Конечно, здесь есть преувеличение. Существуют видеозаписи, существуют яркие статьи критиков, разборы и те же мемуары. Если ты человек театральный, ты из всего этого можешь сложить какие-то важные впечатления. Но в самом главном, в кровавом драматизме эфемерности театрального искусства Гришковец (вернее, герой его романа) абсолютно прав.

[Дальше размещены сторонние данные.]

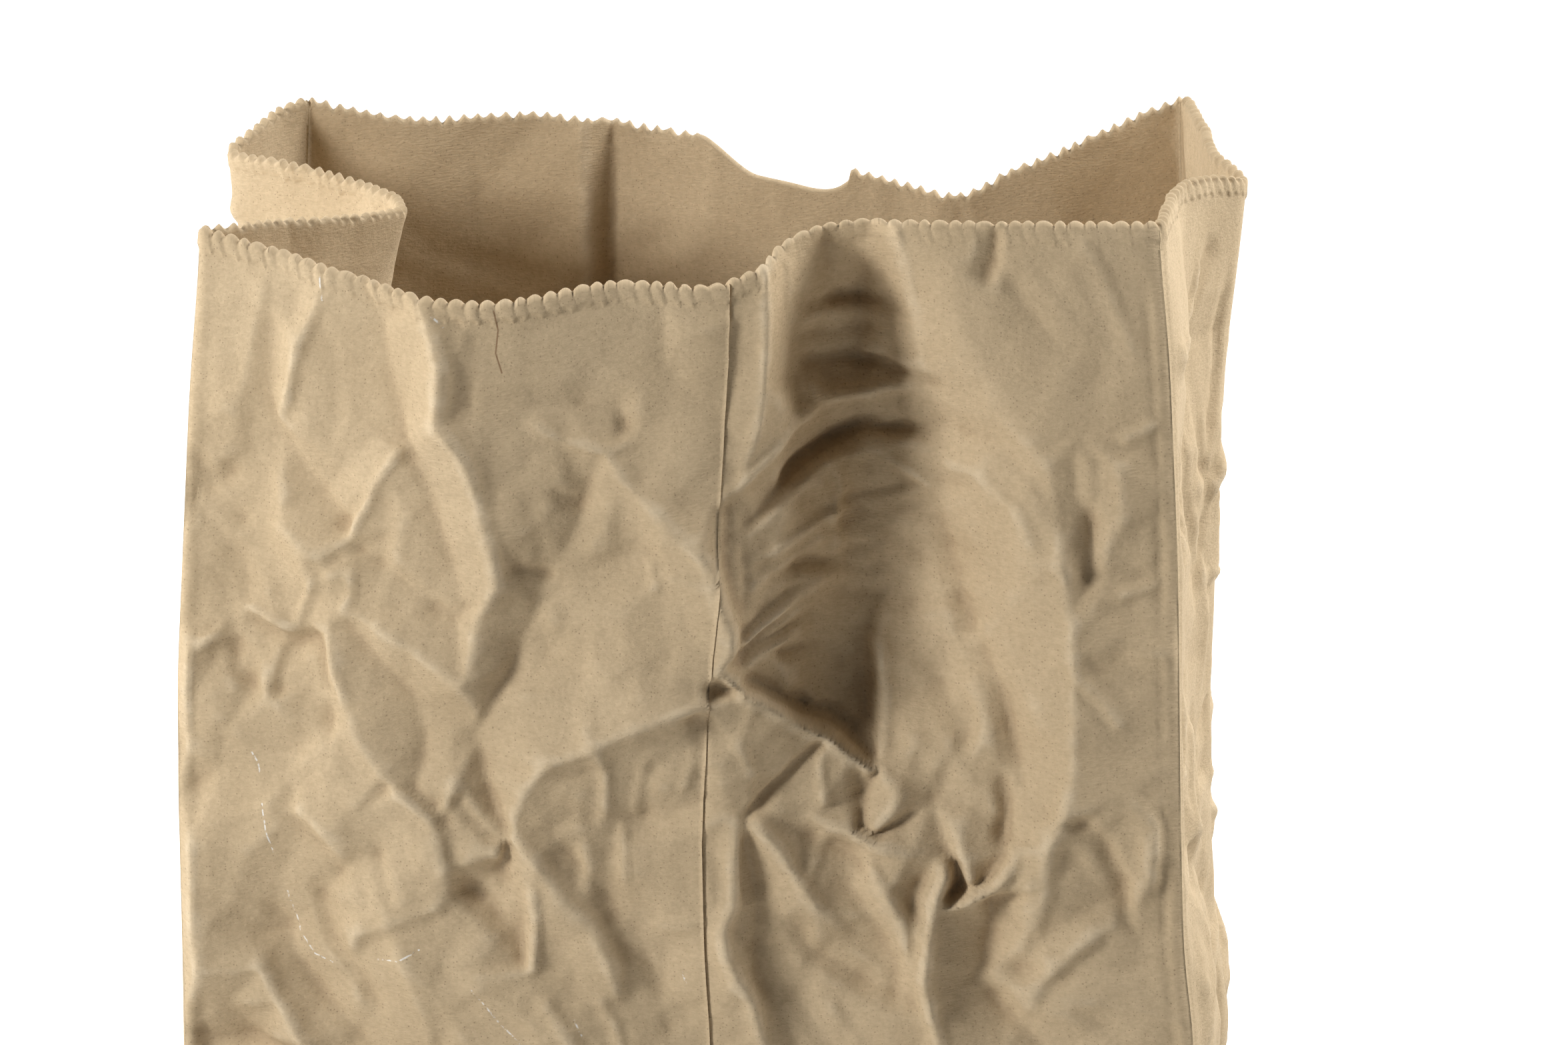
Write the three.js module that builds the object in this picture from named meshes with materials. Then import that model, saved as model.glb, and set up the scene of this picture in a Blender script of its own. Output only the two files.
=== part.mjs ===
// An open paper sack with pinked mouth, thumb notch, gusseted sides and a pasted block bottom.
// Millimetres, +Z up. The origin is the middle of the base on the surface it stands on, and the front,
// which carries the glued lap, faces -Y. Every wall is a sheet spanned between its bottom fold and the
// rim above it, and neighbouring sheets stop short of the fold they share so that they can turn about it.
import * as THREE from "three";

// Driving dimensions
const bagWidth = 257;
const bagDepth = 171;
const wall = 1; // thickness of a sheet
const clear = 0.3; // gap between sheets that lie on each other
const foldGap = 3.6; // from a fold line to the edge of a sheet that turns about it
const pleatGap = 5.6; // from a gusset's middle fold to the edge of each half
const toothPitch = 3.7;
const toothDepth = 1.8;
const pasteThickness = 0.3;
const lapWidth = 12; // how far the right half of the front runs behind the left half

const halfWidth = bagWidth / 2;
const halfDepth = bagDepth / 2;
const footTop = halfDepth; // the gusset's lower folds rise at 45 degrees, so they meet at this height
const wallFoot = wall + clear; // the walls start just above the bottom flaps
const flapOverlap = 20; // each long bottom flap passes the middle by this much
const flapRise = -flapOverlap - 6; // where the front flap starts to step up over the rear flap
const flapRisen = -flapOverlap - 1;
const pasteLevel = wall + clear; // underside of the paste between the two long flaps
const upperLevel = pasteLevel + pasteThickness + clear; // underside of the front flap where it is stepped up
const dabLevel = upperLevel + wall + clear; // underside of what lies on the stepped part
const pinkBand = 0.03; // share of a wall's height that the band under the pinked edge takes

// Rim of each side, as it stands after use: [x, y, z] along the top edge
const rim = {
  front: [
    [-120.5, -71, 356],
    [-98, -76, 352],
    [-64, -91, 345.5],
    [-45, -92.5, 344.5],
    [-17, -87.5, 348],
    [9, -83, 347.5],
    [19, -77.5, 351.5],
    [31, -71, 356.5],
    [47, -67.5, 359],
    [82, -67, 360],
    [117, -64, 360],
  ],
  back: [
    [-113, 63, 359.5],
    [-87, 65.5, 354],
    [-49, 74, 354],
    [-22, 74, 350.5],
    [12, 66, 347],
    [46, 59, 340],
    [62, 55.5, 338],
    [75, 57.5, 344.5],
    [98, 62.5, 354],
    [120.5, 67.5, 363],
  ],
  leftFrontHalf: [
    [-120.5, -71, 356],
    [-108, -63, 355.5],
    [-94, -50, 353.5],
    [-85, -35, 351.5],
    [-79, -21, 350],
    [-77.5, -8.5, 349.5],
  ],
  leftRearHalf: [
    [-113, 63, 359.5],
    [-119, 45, 357],
    [-123, 32, 354],
    [-105, 19, 352.5],
    [-85, 6, 350],
    [-77.5, -8.5, 349.5],
  ],
  rightFrontHalf: [
    [117, -64, 360],
    [120.5, -42, 360.5],
    [122.5, -25, 361],
    [130, -8.5, 359],
    [139, 4, 355],
  ],
  rightRearHalf: [
    [120.5, 67.5, 363],
    [124.5, 49, 361.5],
    [128.5, 25, 358.5],
    [134, 11, 357],
    [139, 4, 355],
  ],
};

// Thumb notch in the back's rim, as shares of the rim's length, and how deep it dips
const notch = { from: 0.43, to: 0.61, depth: 9 };

const kraft = new THREE.MeshStandardMaterial({ color: 0xc9b08a, roughness: 0.9, metalness: 0 });
const kraftBottom = new THREE.MeshStandardMaterial({ color: 0xbfa57e, roughness: 0.92, metalness: 0 });
const paste = new THREE.MeshStandardMaterial({ color: 0xd9c9a0, roughness: 0.6, metalness: 0 });

const bag = new THREE.Group();

function add(name, geometry, material) {
  const mesh = new THREE.Mesh(geometry, material);
  mesh.name = name;
  bag.add(mesh);
}

function curveThrough(points) {
  return new THREE.CatmullRomCurve3(points.map((p) => new THREE.Vector3(...p)), false, "centripetal");
}

// The surface spanned by straight lines from a bottom edge to the rim above it.
// u runs along both edges by length, from 0 to 1, and t rises from the bottom edge to the rim.
function spannedSurface(bottomPoints, rimPoints) {
  const bottom = curveThrough(bottomPoints);
  const top = curveThrough(rimPoints);
  const point = (u, t) => bottom.getPointAt(u).lerp(top.getPointAt(u), t);
  const normal = (u, t) => {
    const step = 0.004;
    const [u0, u1] = [Math.max(0, u - step), Math.min(1, u + step)];
    const along = point(u1, t).sub(point(u0, t));
    const up = point(u, 1).sub(point(u, 0));
    return up.cross(along).normalize();
  };
  return { point, normal, rimLength: top.getLength() };
}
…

И опять волшебник-автор врачует «пытливого читателя»: мы не можем объять необъятного, мы у времени в плену, мы то, что мы есть и становиться тем, чем мы не являемся, не нужно. Это как писать матерную пьесу, не умея материться. Если ты не мог видеть Товстоногова, это не трагедия, живи и твори. Твори своё. Ведь не мог же ты видеть Станиславского? Однако, помни: и Товстоногов, и Станиславский, и искусство пантомимы, и Николай Гумилёв, и Достоевский с любимой повестью «Неточка Незванова» есть у тебя и такими, какими они являются только для тебя и тебе. В этом великая и печальная субъективность театра (а в чём-то и любого, даже самого осязаемого искусства, потому что, читая классиков, например, мы воспринимаем их вне чувственного контекста эпохи, мы не их современники, а, значит, что-то, пусть и суетное, но атмосферное, никогда не будет нами постигнуто).

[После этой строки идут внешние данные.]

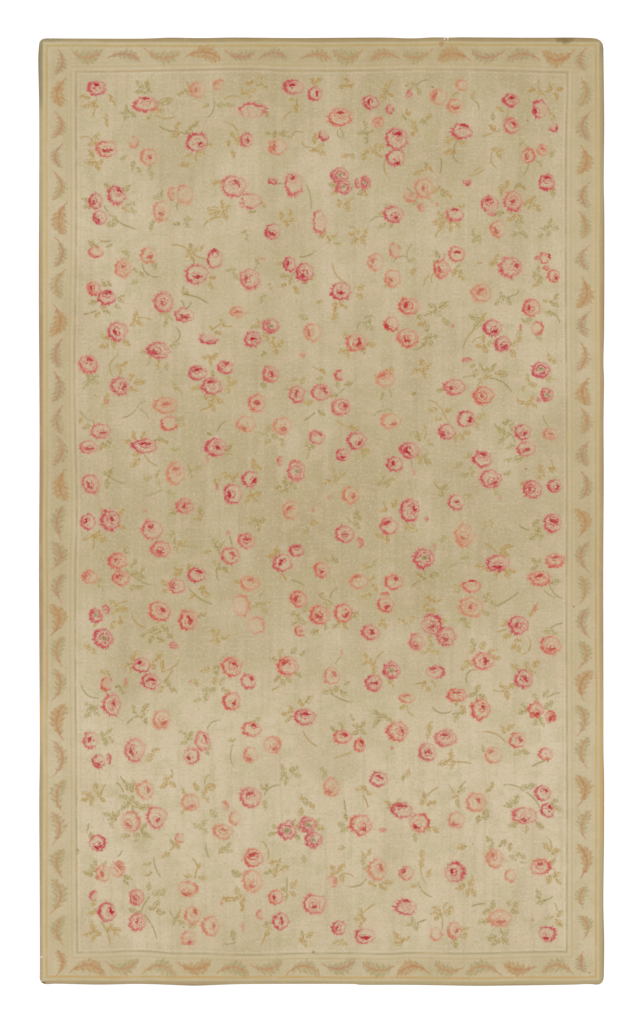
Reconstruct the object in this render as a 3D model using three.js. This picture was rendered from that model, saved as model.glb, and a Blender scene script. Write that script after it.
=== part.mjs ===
// A large tapestry-woven rug, lying flat: one sheet of cloth with its border woven in.
// Its edges wander by a few millimetres, as hand-woven selvages do, its corners are worn round,
// and one small nick is worn into the top edge.
// Millimetres, +Z up. The rug lies on its underside with its length along Y. The origin is in
// the middle of the underside.
import * as THREE from "three";

// Driving dimensions, in millimetres
const RUG_WIDTH = 2824;
const RUG_LENGTH = 4735;
const RUG_THICKNESS = 3;
const SELVAGE_ROUND = 0.9;

// How far each straight edge wanders. along is the place on that edge, measured from its middle,
// towards +X or +Y. out is how far the cloth reaches past the straight line, or falls short of it.
const LEFT_EDGE = [
  { along: -2240, out: -4 },
  { along: -1850, out: -3 },
  { along: -1450, out: -1 },
  { along: -1150, out: -3.5 },
  { along: -300, out: 0 },
  { along: 350, out: -2.5 },
  { along: 1150, out: 1 },
  { along: 1750, out: -1 },
  { along: 2050, out: 0 },
  { along: 2250, out: 4.5 },
];
const RIGHT_EDGE = [
  { along: -2150, out: 2 },
  { along: -1950, out: -2.5 },
  { along: -1650, out: 1 },
  { along: -1350, out: 1.5 },
  { along: -1200, out: -2 },
  { along: -950, out: -2.5 },
  { along: -350, out: -3.5 },
  { along: 150, out: -0.5 },
  { along: 450, out: -1.5 },
  { along: 650, out: 1 },
  { along: 750, out: -2 },
  { along: 950, out: 2 },
  { along: 1450, out: 2 },
  { along: 1650, out: -0.5 },
  { along: 1950, out: 2 },
  { along: 2250, out: -1.5 },
];
const BOTTOM_EDGE = [
  { along: -1316, out: -4.5 },
  { along: -1115, out: 0 },
  { along: -920, out: -3.5 },
  { along: -755, out: 0.5 },
  { along: -640, out: 4.5 },
  { along: -515, out: 0.5 },
  { along: -355, out: -3 },
  { along: 125, out: -4 },
  { along: 205, out: 0.5 },
  { along: 445, out: 1 },
  { along: 765, out: 5.5 },
  { along: 925, out: 4 },
  { along: 1245, out: 0 },
  { along: 1325, out: -3 },
];
const TOP_EDGE = [
  { along: -1316, out: -3.5 },
  { along: -915, out: -4.5 },
  { along: -755, out: 0.5 },
  { along: -595, out: -2 },
  { along: -435, out: 1 },
  { along: -115, out: -1.5 },
  { along: 285, out: 1 },
  { along: 445, out: -3 },
  { along: 560, out: 1.5 },
  { along: 700, out: 2 },
  { along: 1085, out: 0 },
  { along: 1245, out: 0.5 },
];

// How far each worn corner lies inside the straight edges, and how far its rounding runs along
// the two edges beside it
const CORNERS = {
  bottomLeft: { inX: 3, inY: 2, alongX: 38, alongY: 34 },
  bottomRight: { inX: 0, inY: 0, alongX: 36, alongY: 44 },
  topRight: { inX: 2, inY: 1.5, alongX: 62, alongY: 52 },
  topLeft: { inX: 0, inY: 3, alongX: 40, alongY: 34 },
};

// A worn nick in the top edge
const NICK = { along: 632, width: 6, depth: 16, tipWidth: 1.6 };

const POINTS_PER_SPAN = 4;
const ROUNDING_STEPS = 3;

const halfWidth = RUG_WIDTH / 2;
const halfLength = RUG_LENGTH / 2;

// Each edge's rows as points of the outline
const onLeft = ({ along, out }) => new THREE.Vector2(-halfWidth - out, along);
const onRight = ({ along, out }) => new THREE.Vector2(halfWidth + out, along);
const onBottom = ({ along, out }) => new THREE.Vector2(along, -halfLength - out);
const onTop = ({ along, out }) => new THREE.Vector2(along, halfLength + out);

// A corner's own point, and where its rounding ends on the level and on the upright edge
function cornerAt({ inX, inY, alongX, alongY }, sideX, sideY) {
  const point = new THREE.Vector2(sideX * (halfWidth - inX), sideY * (halfLength - inY));
  const onLevel = new THREE.Vector2(point.x - sideX * alongX, point.y);
  const onUpright = new THREE.Vector2(point.x, point.y - sideY * alongY);
  return { point, onLevel, onUpright };
}

// The round corner from where the outline now is, on one edge, to the point end on the next
function roundCorner(outline, { point }, end) {
  outline.quadraticCurveTo(point.x, point.y, end.x, end.y);
}

// The nick, cut from right to left across the top edge
function cutNick(outline) {
  const mouth = NICK.width / 2;
  const tip = NICK.tipWidth / 2;
  outline.lineTo(NICK.along + mouth, halfLength);
  outline.lineTo(NICK.along + tip, halfLength - NICK.depth);
  outline.lineTo(NICK.along - tip, halfLength - NICK.depth);
  outline.lineTo(NICK.along - mouth, halfLength);
}

// The rug's outline, counter-clockwise from the bottom left corner
function rugOutline() {
  const bottomLeft = cornerAt(CORNERS.bottomLeft, -1, -1);
  const bottomRight = cornerAt(CORNERS.bottomRight, 1, -1);
  const topRight = cornerAt(CORNERS.topRight, 1, 1);
  const topLeft = cornerAt(CORNERS.topLeft, -1, 1);

  const topRows = [...TOP_EDGE].reverse();
  const topBeforeNick = topRows.filter((row) => row.along > NICK.along);
  const topAfterNick = topRows.filter((row) => row.along < NICK.along);

  const outline = new THREE.Shape();
  outline.moveTo(bottomLeft.onLevel.x, bottomLeft.onLevel.y);
  outline.splineThru([...BOTTOM_EDGE.map(onBottom), bottomRight.onLevel]);
  roundCorner(outline, bottomRight, bottomRight.onUpright);
  outline.splineThru([...RIGHT_EDGE.map(onRight), topRight.onUpright]);
  roundCorner(outline, topRight, topRight.onLevel);
  outline.splineThru(topBeforeNick.map(onTop));
  cutNick(outline);
  outline.splineThru([...topAfterNick.map(onTop), topLeft.onLevel]);
  roundCorner(outline, topLeft, topLeft.onUpright);
  outline.splineThru([...[...LEFT_EDGE].reverse().map(onLeft), bottomLeft.onUpright]);
  roundCorner(outline, bottomLeft, bottomLeft.onLevel);
  return outline;
}

// The woven sheet: the outline at the cloth's thickness, its selvage rounded above and below
function rugSheet() {
  const sheet = new THREE.ExtrudeGeometry(rugOutline(), {
    depth: RUG_THICKNESS - 2 * SELVAGE_ROUND,
    curveSegments: POINTS_PER_SPAN,
    bevelThickness: SELVAGE_ROUND,
    bevelSize: SELVAGE_ROUND,
    bevelOffset: -SELVAGE_ROUND,
    bevelSegments: ROUNDING_STEPS,
  });
  sheet.computeBoundingBox();
  const { min, max } = sheet.boundingBox;
  sheet.translate(-(min.x + max.x) / 2, -(min.y + max.y) / 2, -min.z);
  return sheet;
}

const wovenWool = new THREE.MeshStandardMaterial({
  color: 0xc6b78f,
  roughness: 0.95,
  metalness: 0,
});

const rug = new THREE.Mesh(rugSheet(), wovenWool);
rug.name = "rug";

const part = new THREE.Group();
part.add(rug);

export default part;
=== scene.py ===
"""A large tapestry-woven rug with scattered rose sprays and a border of feathery leaves, laid on a floor.

The weaver's chart below places every rose, leaf, stem and border leaf. One chart square is
5 mm of cloth, x runs to the right and y runs down from the top edge. The rug's mesh is cut along
small patches, one round each motif, and each patch tells the woven wool where its motif lies and
what it is. The wool's node groups then draw the motifs, stripes, shading and weave over the cloth.
"""
import math

import bmesh
import bpy
import numpy as np
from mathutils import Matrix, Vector
from mathutils.geometry import delaunay_2d_cdt


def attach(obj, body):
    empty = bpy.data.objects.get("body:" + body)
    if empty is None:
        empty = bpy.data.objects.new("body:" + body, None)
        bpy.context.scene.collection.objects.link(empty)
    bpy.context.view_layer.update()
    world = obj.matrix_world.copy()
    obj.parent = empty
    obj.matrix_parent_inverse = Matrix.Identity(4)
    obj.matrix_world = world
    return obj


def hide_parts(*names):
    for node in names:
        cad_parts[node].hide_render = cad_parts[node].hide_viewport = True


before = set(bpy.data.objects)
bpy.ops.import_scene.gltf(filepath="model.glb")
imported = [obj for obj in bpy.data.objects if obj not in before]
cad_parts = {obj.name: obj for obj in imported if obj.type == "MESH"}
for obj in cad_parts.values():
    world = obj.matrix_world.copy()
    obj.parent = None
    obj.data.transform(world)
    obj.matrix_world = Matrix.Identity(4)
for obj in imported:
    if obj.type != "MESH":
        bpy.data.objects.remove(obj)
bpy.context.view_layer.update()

# The chart's scale, and the square that lies over the middle of the rug
CHART_SQUARE = 0.005
CHART_MIDDLE_X = 321.25
CHART_MIDDLE_Y = 511.5

# The cloth
THICKNESS = 0.003
SELVAGE_STEPS = 6
GROUND_SPACING = 0.045
WARP_PITCH = 0.0034
WEFT_PITCH = WARP_PITCH * 0.42
SMALLEST_GAP = 0.0002
EDGE_CLEAR = 0.020
FLAT_MARGIN = 0.02

# How far each kind of patch reaches past its motif
ROSE_REACH = 1.55
ROSE_SIDES = 16
LEAF_WIDTH = 0.28
LEAF_GROWTH = 1.14
STEM_REACH = 2.4
FEATHER_REACH = 2.5
STRIP_SPANS = 6

# The weft's turns on the selvage
TURN_PITCH = 0.0075
TURN_THICKNESS = 0.0029
TURN_INSET = 0.0010
TURN_UNEVENNESS = 0.22
TURN_SEED = 5

# The camera, straight above, with the photo's frame of 642 by 1024 squares
CAMERA_LENS = 100
CAMERA_SENSOR = 36
FRAME_SQUARES = 1024
FRAME_MIDDLE_X = 321
FRAME_MIDDLE_Y = 512
HALF_FIELD = 240

# The studio: a plain pale floor under a soft window and an even sky
FLOOR_REACH = 40
FLOOR_DROP = 0.0003
FLOOR_WHITE = 0.88
FLOOR_GLOW = 0.22
SKY_STRENGTH = 0.755
WINDOW_PLACE = (-3.5, 5.0, 8.0)
WINDOW_STRENGTH = 1.15
WINDOW_SOFTNESS = 24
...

И ещё. Гришковец не любит «скучный» театр. Театр любых форм, в котором всё доведено до ремесленного автоматизма. И для него в этой связи рифмуются «большие формы» традиционных провинциальных и столичных «академических» театров и клоунада, представленная на фестивале в Челябинске в начале 90-х.

О внимательности

Кстати, о Челябинске. Личная благодарность Евгению Гришковцу за достаточно тёплые слова о моём родном городе (несмотря на не совсем приятную историю, произошедшую с автором на челябинском фестивале), за упоминание дорогих театральному Челябинску имён, таких, как имя замечательного режиссёра и педагога Владимира Филонова. И ещё. Именно в Челябинске с Гришковцом произошло то, что определило его стиль, его основной творческий импульс. На фестивальных импровизациях неизвестный артист, делая бессловесный этюд, произнёс только одну фразу: «Мама… Мам… сегодня же первых двух уроков нету…», сыграв пробуждение от счастливого сна ребёнка (каждого ребёнка), которого в зимней темноте ждёт школа. Эта фраза потом вошла в спектакль «Как я съел собаку». И, по признанию автора, была с ним на протяжение жизни.

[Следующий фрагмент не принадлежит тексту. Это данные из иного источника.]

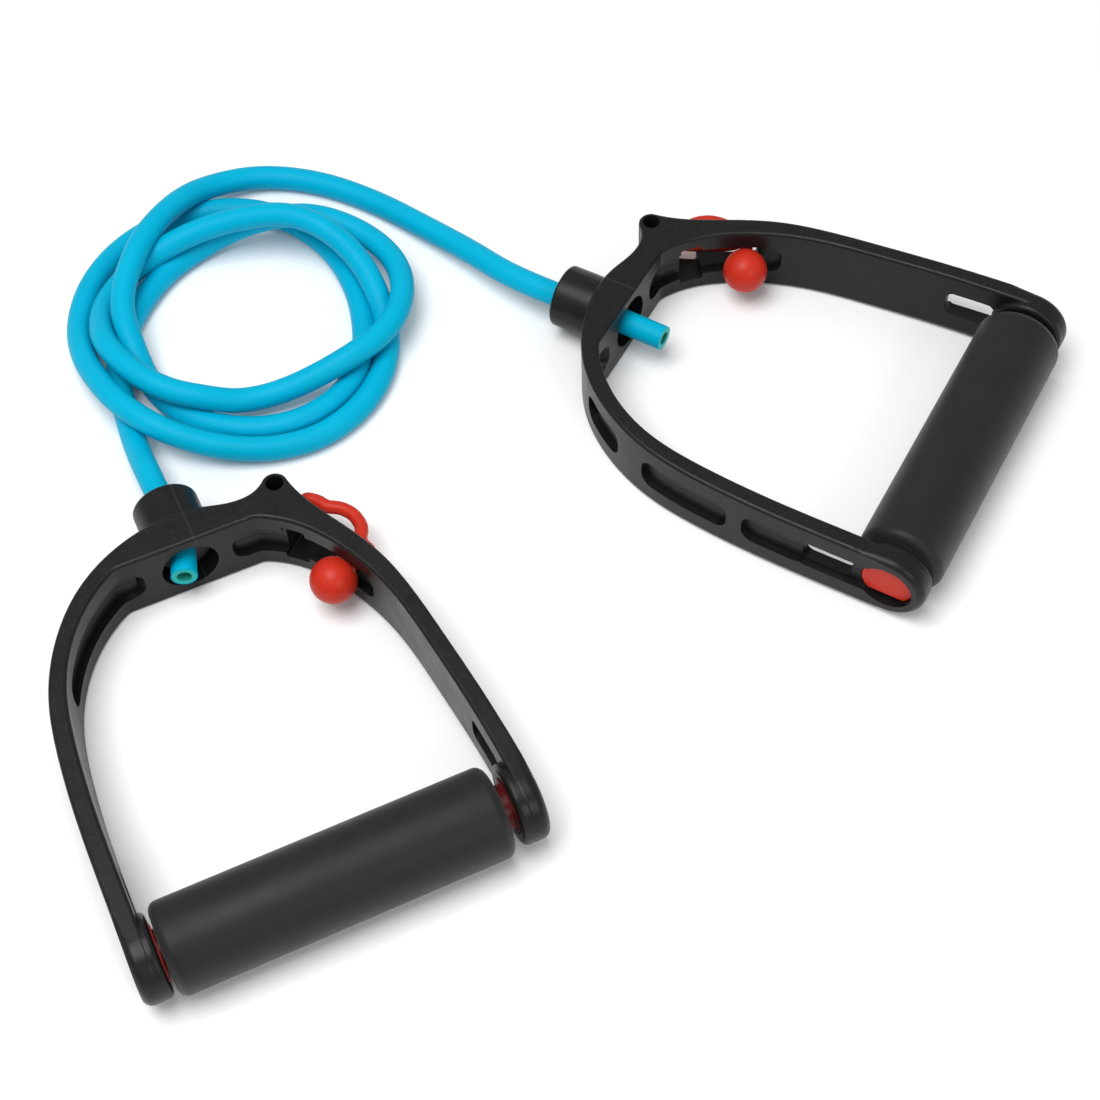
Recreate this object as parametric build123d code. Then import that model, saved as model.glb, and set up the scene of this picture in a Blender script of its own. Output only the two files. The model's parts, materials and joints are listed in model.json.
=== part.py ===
from build123d import *
import os
from math import asin, degrees, hypot, radians, tan

# Resistance band: a latex tube with a stirrup handle on each end, in millimetres.
# World frame: X right, Y away, Z up. The origin is under the centre of the two handles.
# Each handle is drawn in its own frame: X along the grip, Y from the grip towards the
# tube, Z up through the band. Then it is laid down where it rests.

# Handle frame: a moulded band, bent into a stirrup
BAND = 29.0                 # height of the band
RIM = 1.2                   # rounding of its rims
OUTER_X = 70.3              # outer face of the arms at the grip
INNER_X = 63.4              # inner face of the arms at the grip
ARM_END_Y = -18.0           # the arms are drawn past the grip, then rounded
FACET_Y = 134.6             # flat inner face behind the tube hole
FACET_ROUND = 5.0
OUTER_LEFT = [(-OUTER_X, ARM_END_Y), (-69.8, 36.0), (-68.2, 72.5), (-64.2, 96.3), (-54.4, 118.1),
              (-41.4, 133.6), (-26.9, 142.9), (-6.2, 148.3), (6.2, 147.6), (16.5, 144.9),
              (24.5, 144.8), (30.9, 148.2)]
OUTER_RIGHT = [(39.4, 146.6), (44.5, 130.5), (49.9, 119.8), (58.0, 101.5), (62.3, 82.9),
               (65.0, 62.1), (67.8, 36.0), (OUTER_X, ARM_END_Y)]
INNER_LEFT = [(-INNER_X, ARM_END_Y), (-62.9, 40.0), (-61.3, 74.0), (-56.5, 100.0), (-44.8, 121.0),
              (-28.5, FACET_Y)]
INNER_RIGHT = [(22.8, FACET_Y), (36.8, 123.9), (44.5, 112.7), (51.0, 98.8), (55.6, 82.9),
               (58.6, 62.0), (61.5, 34.0), (INNER_X, ARM_END_Y)]
EAR_R = BAND / 2            # rounded end of each arm
EAR_ROUND = 3.5             # rounding of each ear's outer edge
EAR_BLEND_Y = 18.0          # where that has thinned down to the rounding of the rims
BOSS_X = 60.3               # inner face of the round boss on each ear
BOSS_ROUND = 1.8
SEAT_R = 10.0               # round seat for the stud
LUG = (34.8, 145.2)         # centre of the upright hole in the horn
LUG_HOLE_R = 3.3
LUG_R = 4.9

# Slots and sunk pockets along the band
SLOT_H = 13.4
SLOT_ROUND = 5.0
EAR_SLOT = (12.5, 31.5)
EAR_SLOT_H = 11.4
EAR_SLOT_ROUND = 3.0
EAR_RECESS = (0.0, 31.5)    # shallow recess round it, which runs into the seat of the stud
EAR_RECESS_ROUND = 2.0
TOGGLE_SLOT_H = 9.0         # just clears the neck of the toggle
TOGGLE_SLOT_ROUND = 3.0
WINDOW_H = 18.2             # the ball passes through here
POCKET_DEPTH = 2.7
LOW_POCKET = (29.0, 55.0)
HIGH_POCKET = (60.5, 97.0)

# Tube and the way it is held
TUBE_R = 4.75
TUBE_BORE_R = 2.6
PULL_X = -3.0               # the pull line lies a little towards the plain arm
COLLAR_R = 12.2
COLLAR_Y = 164.0
MOUTH_R = 6.2
MOUTH_Y = 151.0             # where the narrow mouth begins
BORE_R = 10.5
COLLET_Y = (142.0, MOUTH_Y)
PLUG_Y = (140.0, 157.0)
TUBE_OUT_Y = 166.0          # the tube is drawn with the handle as far as this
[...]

Возможно то, что именно пытливый читатель из Челябинска пишет эти строки тоже входит каким-то непостижимым образом в рифмы и таинственные пересечения мемуарного романа?

Благодарен пытливый читатель и за образы, прямо-таки художественные образы реальных людей — театральных критиков: Алёны Карась и Александра Вислова. С Александром Висловым мы знакомы, и с какой же радостной жадностью я читала страницы о нём! И этот пассаж — не уход в мелкие читательские «спасибо», а о том, что составляет важнейшую часть книги и творчества Гришковца в целом. О внимательности. Гришковец не бывает «невнимателен» и не страдает небрежностью знаменитости, сосредоточенной на себе. Он не становится «москвичем», пытающимся забыть провинцию. Он благодарен людям и жизни. И это не поза, а правда. Потому что правду всегда можно отличить от красивого камуфляжа.

Отказ от чаяний

И наконец, об отчаянии. Понятие «отчаяние» в русском языке многогранно: его амплитуда колеблется от самых упаднических до светлых прорывных смыслов. Однако если взять этимологию выражения — «от чаяний», — то есть то, что идёт от надежд, упований, — то этимологический разбор явится самым точным значением. Всё от надежд — устремление вперёд от надежд ложных, устремление вперёд от надежд оправданных, в конце концов — отказ от чаяний. Бесповоротный. Что тоже движение вперёд. Название книги — правильное. И амбивалентность его тоже. Потому что так и только так проходит жизнь человека в творчестве, в театре… да, наверное, и вообще жизнь.